Mais revenons au début: le propos des trois premiers poèmes résonne dans une structure similaire, découpant la langue française en vers pour annoncer de façon franche une musique particulière, celle qui n'appartient qu'à la poésie. Tout paraît bien rangé ici, chaque partie du corps évoquée par groupes de trois vers. Les deux premiers poèmes paraissent particulièrement proches, utilisant les mêmes vers isolés d'une structure faisant alterner tercets et vers seuls, alors que le troisième poème, reprenant la même structure, ose prendre quelque distance tout en restant parent.
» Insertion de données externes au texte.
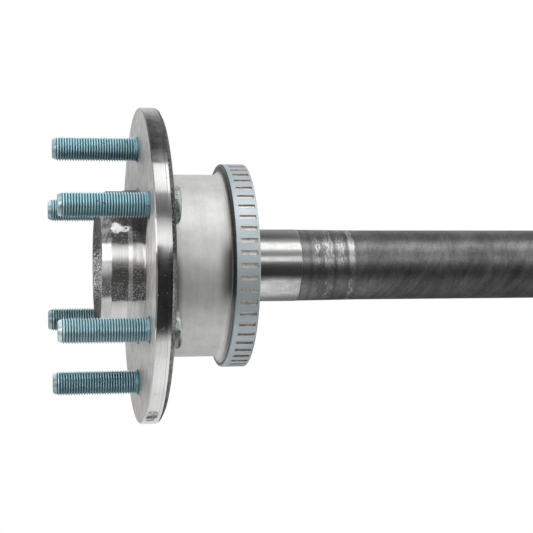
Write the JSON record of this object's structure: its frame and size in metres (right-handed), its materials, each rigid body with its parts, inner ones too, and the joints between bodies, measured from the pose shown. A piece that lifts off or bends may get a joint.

Un jeu de proximités et de distances qu'on retrouve dans les thèmes abordés: les deux premiers poèmes se concentrent sur ce qui appartient à la bouche, lieu de l'énonciation, sans exclure l'œil – nous en reparlerons. Le troisième poème, quant à lui, poursuit l'image de la découpe en évoquant l'idée d'une oreille coupée. Il évoque aussi le pénis, organe vu comme ambivalent, à la fois pénible et fier, borgne aussi – nous voilà revenus à l'idée de l'œil.
Mon œil!
Oui, l'œil apparaît comme un organe récurrent dans "La leçon d'anatomie". L'auteur le découpe, le cerne, mais est-il vraiment l'organe qu'on pense? Dans le cinquième poème, le poète ose un rapprochement qui va éclairer ce motif d'une manière inattendue: ne serait-il pas question de l'œil de bronze, donc de l'anus, "rimbaldien choquant et distingué"?
Par ce simple jeu de polysémie, l'auteur jette le trouble dans l'esprit du lecteur. Il ouvre aussi la porte à une lecture érotique de ses poèmes. D'autant que le cinquième texte évoque "la belle Marion" ou "la blanche Ophélia".
Thème et variations
Le jeu des images et des parties du corps vues par le poète en autant d'éclatés sait séduire. Mais quelle est la part, vectrice de force évocatrice démultipliée, de l'art du poète? Force est de constater qu'elle est d'une épatante richesse, donnant au lecteur l'impression d'écouter un thème musical avec ses variations – l'un se mêlant volontiers aux autres en un jeu fin et maîtrisé d'infinies résonances.
Les trois premiers poèmes du recueil arborent une allure classique: c'est le gris typographique familier des poèmes à vers, avec justification à gauche et interligne double, au service d'une écriture qui vise l'essentiel, taille parfois dans le vif, omet de finir ses phrases pour aller à l'os, ne ponctue pas. Elle s'avère presque classique vue de loin – voilà le thème.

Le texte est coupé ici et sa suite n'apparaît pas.